Instructions to follow: In the following material, identify every line holding the string "finishes" and return it.
* BEGIN Material to process *
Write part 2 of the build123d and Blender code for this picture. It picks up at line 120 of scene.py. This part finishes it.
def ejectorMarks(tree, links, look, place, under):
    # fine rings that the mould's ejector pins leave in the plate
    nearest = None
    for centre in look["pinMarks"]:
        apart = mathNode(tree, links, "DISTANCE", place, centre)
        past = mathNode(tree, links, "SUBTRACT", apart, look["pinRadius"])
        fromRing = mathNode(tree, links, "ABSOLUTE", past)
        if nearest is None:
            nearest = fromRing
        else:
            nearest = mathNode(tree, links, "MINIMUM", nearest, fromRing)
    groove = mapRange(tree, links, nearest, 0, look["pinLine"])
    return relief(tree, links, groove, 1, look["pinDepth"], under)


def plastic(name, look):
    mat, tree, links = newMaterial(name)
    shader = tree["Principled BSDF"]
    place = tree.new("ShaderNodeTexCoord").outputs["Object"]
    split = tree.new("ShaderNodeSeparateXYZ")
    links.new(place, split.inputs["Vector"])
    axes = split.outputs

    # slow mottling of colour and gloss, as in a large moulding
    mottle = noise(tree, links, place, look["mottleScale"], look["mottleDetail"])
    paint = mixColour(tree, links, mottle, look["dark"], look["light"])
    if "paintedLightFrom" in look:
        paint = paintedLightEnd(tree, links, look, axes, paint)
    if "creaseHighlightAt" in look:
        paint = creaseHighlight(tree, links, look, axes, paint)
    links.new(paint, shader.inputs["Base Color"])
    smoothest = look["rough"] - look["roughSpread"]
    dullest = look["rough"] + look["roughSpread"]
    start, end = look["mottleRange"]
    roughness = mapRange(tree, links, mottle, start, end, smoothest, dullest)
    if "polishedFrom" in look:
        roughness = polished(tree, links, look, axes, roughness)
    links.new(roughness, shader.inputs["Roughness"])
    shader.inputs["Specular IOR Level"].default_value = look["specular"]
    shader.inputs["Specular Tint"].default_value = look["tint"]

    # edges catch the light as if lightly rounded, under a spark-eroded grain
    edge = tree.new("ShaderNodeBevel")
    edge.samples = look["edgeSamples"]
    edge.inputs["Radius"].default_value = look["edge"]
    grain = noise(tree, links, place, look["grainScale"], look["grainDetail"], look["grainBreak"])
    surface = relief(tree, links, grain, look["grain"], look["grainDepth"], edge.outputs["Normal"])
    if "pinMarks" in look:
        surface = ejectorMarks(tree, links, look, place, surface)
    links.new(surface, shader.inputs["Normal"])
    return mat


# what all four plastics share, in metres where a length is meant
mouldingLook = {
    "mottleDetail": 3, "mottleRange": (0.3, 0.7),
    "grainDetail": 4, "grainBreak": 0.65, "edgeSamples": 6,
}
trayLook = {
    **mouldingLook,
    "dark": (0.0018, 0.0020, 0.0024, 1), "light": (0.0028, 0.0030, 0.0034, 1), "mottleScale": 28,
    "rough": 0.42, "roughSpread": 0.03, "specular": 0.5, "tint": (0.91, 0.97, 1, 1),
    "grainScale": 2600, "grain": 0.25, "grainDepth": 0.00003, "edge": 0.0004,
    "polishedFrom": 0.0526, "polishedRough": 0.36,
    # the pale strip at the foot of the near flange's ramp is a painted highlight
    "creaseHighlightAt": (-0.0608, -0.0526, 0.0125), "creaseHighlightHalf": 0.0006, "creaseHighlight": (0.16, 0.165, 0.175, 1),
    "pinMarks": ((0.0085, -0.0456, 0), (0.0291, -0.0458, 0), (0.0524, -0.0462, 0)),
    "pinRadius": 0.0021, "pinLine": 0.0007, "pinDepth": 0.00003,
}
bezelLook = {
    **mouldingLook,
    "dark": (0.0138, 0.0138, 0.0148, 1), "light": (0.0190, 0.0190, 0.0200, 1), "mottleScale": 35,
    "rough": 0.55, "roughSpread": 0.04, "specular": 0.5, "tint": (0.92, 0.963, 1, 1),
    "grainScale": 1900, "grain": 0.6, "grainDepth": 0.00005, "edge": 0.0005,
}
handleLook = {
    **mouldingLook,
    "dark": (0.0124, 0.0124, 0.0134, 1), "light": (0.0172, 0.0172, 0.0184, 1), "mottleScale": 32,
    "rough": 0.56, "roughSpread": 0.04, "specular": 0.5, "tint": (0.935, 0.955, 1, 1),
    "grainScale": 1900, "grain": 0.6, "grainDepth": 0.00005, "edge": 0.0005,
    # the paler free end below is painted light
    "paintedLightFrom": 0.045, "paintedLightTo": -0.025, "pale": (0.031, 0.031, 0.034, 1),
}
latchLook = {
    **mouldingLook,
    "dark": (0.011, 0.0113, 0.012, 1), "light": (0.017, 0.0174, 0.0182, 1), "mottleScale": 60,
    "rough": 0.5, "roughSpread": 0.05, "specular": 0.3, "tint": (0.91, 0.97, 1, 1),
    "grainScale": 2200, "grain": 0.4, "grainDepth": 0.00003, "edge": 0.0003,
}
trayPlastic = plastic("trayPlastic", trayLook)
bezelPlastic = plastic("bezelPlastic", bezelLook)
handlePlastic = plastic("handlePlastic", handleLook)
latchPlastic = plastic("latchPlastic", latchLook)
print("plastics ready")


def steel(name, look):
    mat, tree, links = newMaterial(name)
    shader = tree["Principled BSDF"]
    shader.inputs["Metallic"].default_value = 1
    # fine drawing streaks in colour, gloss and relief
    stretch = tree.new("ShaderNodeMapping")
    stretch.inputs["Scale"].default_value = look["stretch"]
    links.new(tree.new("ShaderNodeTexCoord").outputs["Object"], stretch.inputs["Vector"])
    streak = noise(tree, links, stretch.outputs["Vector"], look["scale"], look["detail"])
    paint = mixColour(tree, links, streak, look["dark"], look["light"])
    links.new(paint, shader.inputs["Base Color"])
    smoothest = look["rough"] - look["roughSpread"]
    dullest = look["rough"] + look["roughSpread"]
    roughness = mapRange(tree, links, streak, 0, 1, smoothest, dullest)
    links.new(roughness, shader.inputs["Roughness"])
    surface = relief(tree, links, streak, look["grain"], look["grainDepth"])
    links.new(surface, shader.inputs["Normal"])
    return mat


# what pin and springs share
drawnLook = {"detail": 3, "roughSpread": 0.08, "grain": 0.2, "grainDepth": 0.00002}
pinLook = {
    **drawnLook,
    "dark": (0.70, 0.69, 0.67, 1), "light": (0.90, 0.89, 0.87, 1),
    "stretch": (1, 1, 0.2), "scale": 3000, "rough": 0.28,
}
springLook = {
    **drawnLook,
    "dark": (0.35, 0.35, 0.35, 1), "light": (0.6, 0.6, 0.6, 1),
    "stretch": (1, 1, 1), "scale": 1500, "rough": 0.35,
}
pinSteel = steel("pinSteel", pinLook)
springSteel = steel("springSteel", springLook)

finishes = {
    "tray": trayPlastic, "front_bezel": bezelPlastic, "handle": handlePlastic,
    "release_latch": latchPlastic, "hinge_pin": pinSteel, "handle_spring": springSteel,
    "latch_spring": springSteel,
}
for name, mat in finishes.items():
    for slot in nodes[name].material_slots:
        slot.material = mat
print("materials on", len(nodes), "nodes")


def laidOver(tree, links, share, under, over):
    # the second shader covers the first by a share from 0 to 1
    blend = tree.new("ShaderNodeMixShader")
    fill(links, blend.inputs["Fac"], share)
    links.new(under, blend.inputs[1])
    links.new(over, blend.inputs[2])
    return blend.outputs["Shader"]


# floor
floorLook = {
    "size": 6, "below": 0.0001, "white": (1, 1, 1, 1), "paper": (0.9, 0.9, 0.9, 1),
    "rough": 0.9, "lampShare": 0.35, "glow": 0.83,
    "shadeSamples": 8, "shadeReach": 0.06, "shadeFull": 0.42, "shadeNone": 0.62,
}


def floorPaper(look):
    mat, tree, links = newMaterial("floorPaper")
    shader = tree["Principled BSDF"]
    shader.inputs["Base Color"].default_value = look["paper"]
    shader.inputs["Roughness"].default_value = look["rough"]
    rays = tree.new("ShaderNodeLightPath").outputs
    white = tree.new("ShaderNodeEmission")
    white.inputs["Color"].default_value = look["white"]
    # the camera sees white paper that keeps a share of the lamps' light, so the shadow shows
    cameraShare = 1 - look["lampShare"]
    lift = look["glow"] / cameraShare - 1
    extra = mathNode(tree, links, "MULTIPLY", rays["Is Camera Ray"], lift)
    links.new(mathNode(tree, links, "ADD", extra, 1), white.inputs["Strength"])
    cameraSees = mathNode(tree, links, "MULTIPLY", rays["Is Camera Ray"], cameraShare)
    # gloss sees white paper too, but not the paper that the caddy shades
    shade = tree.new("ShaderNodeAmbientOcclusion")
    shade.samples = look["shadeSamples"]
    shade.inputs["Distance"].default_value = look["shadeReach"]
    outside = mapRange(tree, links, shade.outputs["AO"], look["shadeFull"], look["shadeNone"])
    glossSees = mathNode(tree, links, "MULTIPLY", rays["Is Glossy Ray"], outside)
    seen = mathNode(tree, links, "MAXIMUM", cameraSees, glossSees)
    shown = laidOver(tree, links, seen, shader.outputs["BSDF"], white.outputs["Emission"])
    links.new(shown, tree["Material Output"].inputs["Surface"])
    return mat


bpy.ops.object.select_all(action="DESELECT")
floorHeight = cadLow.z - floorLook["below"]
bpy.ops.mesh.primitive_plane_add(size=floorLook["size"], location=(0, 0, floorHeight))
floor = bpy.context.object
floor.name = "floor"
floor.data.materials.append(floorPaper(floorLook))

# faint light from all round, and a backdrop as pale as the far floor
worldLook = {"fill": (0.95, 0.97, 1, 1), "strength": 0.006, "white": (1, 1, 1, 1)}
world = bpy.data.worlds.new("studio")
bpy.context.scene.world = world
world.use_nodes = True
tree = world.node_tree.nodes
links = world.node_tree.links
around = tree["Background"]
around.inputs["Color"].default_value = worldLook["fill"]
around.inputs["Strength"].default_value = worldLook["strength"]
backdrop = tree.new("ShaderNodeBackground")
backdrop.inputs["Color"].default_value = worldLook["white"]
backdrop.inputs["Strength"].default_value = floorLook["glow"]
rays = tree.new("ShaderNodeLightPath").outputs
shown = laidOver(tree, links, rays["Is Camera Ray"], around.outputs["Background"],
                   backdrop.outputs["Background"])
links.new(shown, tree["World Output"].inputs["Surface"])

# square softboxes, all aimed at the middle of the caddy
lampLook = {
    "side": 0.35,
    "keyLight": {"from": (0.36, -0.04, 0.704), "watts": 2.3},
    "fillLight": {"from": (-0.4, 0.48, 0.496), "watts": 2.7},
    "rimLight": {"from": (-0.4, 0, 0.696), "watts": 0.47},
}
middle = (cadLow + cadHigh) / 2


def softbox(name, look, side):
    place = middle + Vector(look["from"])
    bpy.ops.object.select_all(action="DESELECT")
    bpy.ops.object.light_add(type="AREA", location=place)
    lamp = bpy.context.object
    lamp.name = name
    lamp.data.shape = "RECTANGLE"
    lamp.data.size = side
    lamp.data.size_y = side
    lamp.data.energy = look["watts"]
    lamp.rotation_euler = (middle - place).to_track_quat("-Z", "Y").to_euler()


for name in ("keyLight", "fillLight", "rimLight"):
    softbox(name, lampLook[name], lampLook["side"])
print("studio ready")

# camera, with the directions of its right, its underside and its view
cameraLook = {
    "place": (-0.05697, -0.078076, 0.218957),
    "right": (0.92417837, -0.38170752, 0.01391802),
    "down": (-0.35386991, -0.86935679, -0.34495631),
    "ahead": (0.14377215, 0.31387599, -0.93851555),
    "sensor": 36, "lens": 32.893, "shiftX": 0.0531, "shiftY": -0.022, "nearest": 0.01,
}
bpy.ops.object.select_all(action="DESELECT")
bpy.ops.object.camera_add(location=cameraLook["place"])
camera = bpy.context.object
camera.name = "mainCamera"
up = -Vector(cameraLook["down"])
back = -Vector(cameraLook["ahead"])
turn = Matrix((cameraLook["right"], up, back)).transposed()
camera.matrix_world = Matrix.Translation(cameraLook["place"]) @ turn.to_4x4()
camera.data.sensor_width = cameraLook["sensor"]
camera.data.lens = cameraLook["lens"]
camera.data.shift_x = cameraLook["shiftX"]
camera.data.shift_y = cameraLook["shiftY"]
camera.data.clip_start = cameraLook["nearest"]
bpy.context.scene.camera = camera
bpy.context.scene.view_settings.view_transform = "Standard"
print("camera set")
* END Material to process *
* BEGIN Material to process *
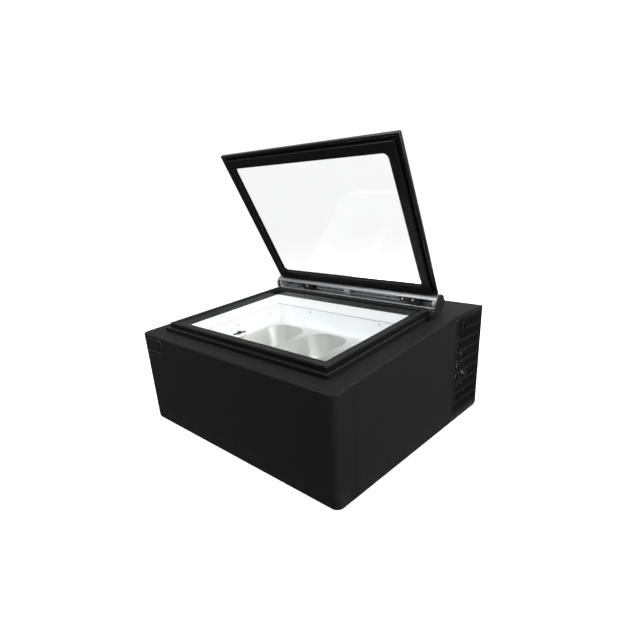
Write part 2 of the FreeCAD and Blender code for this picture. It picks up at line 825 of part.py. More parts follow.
* END Material to process *
Written answer:
Write part 2 of the build123d and Blender code for this picture. It picks up at line 120 of scene.py. This part finishes it.
finishes = {
for name, mat in finishes.items():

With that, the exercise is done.